' ' Cinema Romantico: Road House

Monday, April 22, 2024

Road House

A commercial and critical failure upon its theatrical release in 1989, Rowdy Herrington’s “Road House” found a cult audience through cable TV and home video. And though I understand director Doug Liman’s frustration at his “Road House” remake not receiving a run in theaters, I also sort of understand the impulse of its distributor Amazon to send it straight to streaming, the cable TV and home video of our time, as if seeking to maximize its cult potential right up front. If watching at home worked for “Road House” (1989), why wouldn’t it work for “Road House” (2024)? We’ll see how that goes. As of this writing, the audience score for “Road House” (2024) on Rotten Tomatoes is lower than the critics score, though, c’mon, what do those snot-nosed, horn-rimmed glasses and black turtleneck wearing ‘audience’ members know anyway? True, this remake isn’t at the level of the original, or maybe, merely not in the same zone as the original, which in its violent flamboyance became something like the camp version of a movie for guys who like movies. Liman’s model is more akin to a traditional jokey-kinda action movie, and on those terms, it proves generally successful, not least because of the secret weapon that’s staring you right in the face and getting shirtless, what, two, three minutes in – Jake Gyllenhaal.

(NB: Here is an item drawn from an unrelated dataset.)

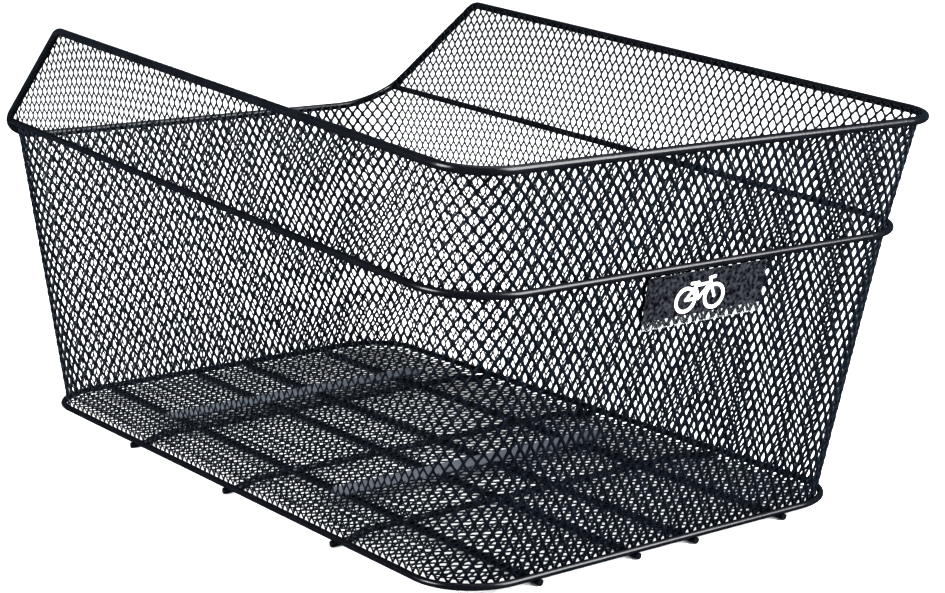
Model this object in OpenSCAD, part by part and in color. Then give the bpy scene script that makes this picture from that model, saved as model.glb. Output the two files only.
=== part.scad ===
// Rear-rack basket: an open-topped basket of expanded steel mesh on a frame of round steel wire.
// +X is the tall rear end with the badge, -X the low front end under the saddle, +Z is up, and
// left is -Y. The origin is on the ground under the middle of the basket.

/* [Rim wire] */
// Diameter of the rim wire
rim_d = 3.8; // [3:0.2:5]
// X of the rim at the rear end
rim_rear_x = 218; // [212:1:224]
// Half width of the rim at the rear end
rim_rear_y = 128.5; // [122:0.5:135]
// Height of the rim at the rear end
rim_rear_z = 180.5; // [170:0.5:195]
// X of the two peaks where the side walls are tallest
peak_x = -126; // [-145:1:-105]
// Half width of the rim at the peaks
peak_y = 127; // [122:0.5:132]
// Height of the peaks
peak_z = 208.5; // [195:0.5:220]
// X of the rim at the low front end
rim_front_x = -218; // [-224:1:-212]
// Half width of the rim at the front corners
rim_front_y = 122; // [117:0.5:128]
// Height of the rim at the low front end
rim_front_z = 145; // [135:0.5:150]
// Bend radius of the rim at the rear corners
rim_rear_bend = 22; // [14:1:36]
// Bend radius of the rim at the peaks
peak_bend = 12; // [6:1:20]
// Bend radius of the rim at the front corners
rim_front_bend = 30; // [22:1:36]

/* [Band wire] */
// Diameter of the wire that runs round the walls at mid height
band_d = 3.2; // [2.4:0.2:4]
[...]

Like Patrick Swayze before him, Gyllenhaal plays a dude named Dalton, though unlike his predecessor, he’s not a bouncer by trade. He’s a UFC fighter with a UFC-centric secret that has made him so feared people pay not to fight him in the ring. This prompts Frankie (Jessica Williams), who runs a roadhouse called the Road House in the Florida Keys, to hire him to help tame her unruly place. The Road House, though, despite its beachside betting is never as evocative a place as the original’s Double Deuce. No one is likely to teach David Lee Henry and Hilary Henkin’s script for Herrington’s movie in a screenwriting class, but it’s all relative, and I found myself yearning for a similar block by block structure in Anthony Bagarozzi and Charles Mondry’s screenwriting update. The place never stands out, the characters surrounding Dalton never emerge, not so much as fully rounded people as entertaining presences. Dalton’s bar-taming is achieved in nothing less, really, than the space of a montage, demonstrating how this Road House exists mostly as a venue for a rotating cast of musical guests and a stage for Dalton to fight. (The script also does an exceptionally bad job with the crocodile set-up and payoff, which comes way too early and is, oddly, too muted when it does, like it knows this can’t be the real payoff.)

The original “Road House” might have been released in the 80s, but it evoked a western of Hollywood past in so much as Dalton tamed a whole town as much as he cleaned up the club, freeing it from the grasp of grizzled kingpin Brad Wesley (Ben Gazzara). The new “Road House,” then, evokes not so much a western as, well, an 80s movie in so much as its villain is a spoiled brat, Ben Brandt (Billy Magnussen), who wants to build a resort in the Road House’s place which sounds like the plot of an 80s movie. But because Ben is not the kind of guy that can mano-a-mano with Dalton, the script engineers an excuse to bring in a second heavy played by real-life UFC star Conor McGregor. He is playing a character named Knox but really, he is just playing Conor McGregor playing Conor McGregor. His whole performance feels like he took Liman’s notes, threw them out the window, and did whatever he wanted, way too much, in fact, and virtually to the point of distraction, yet paradoxically, simultaneously fitting right in. Dalton might romance a local doctor and make friends with the father and daughter proprietor of a bookshop, but his real reason for being here isn’t so much to save the town as meet Conor McGregor, er, Knox in the ring, so to speak, to become Ultimate Fighting Champion, a showdown with a gleeful undercard on a speedboat that’s like the end of “Patriot Games” on a multi-colored upper, to quote Hunter S. Thompson.

Despite so many monster trucks and polar bears, the original “Road House” was ultimately defined by Patrick Swayze, and not just in the image of his chiseled abs and exultant mullet but in the air of his Zen countenance and his omnipresent smile, the one that seemed to know every character better than they knew themselves. Gyllenhaal has a small smile too, though a countenance that’s less Zen than charismatically blasé. When one of the myriad baddies calls him rage-filled, Gyllenhaal’s response is quietly astonishing, like he’s living an LOL text, so bemused by the insult that he’s actively trying to wrap his head around it. Given that we meet him by way of a suicide attempt, and considering the bloody carnage to come, this Dalton feels a little like Denzel Washington in “Man on Fire,” but in Gyllenhaal’s air, Denzel Washington in “Man on Fire” manifested as a Parrothead, as if telling us to just let go and be carried away by the blood-splattered, limb-snapping breeze.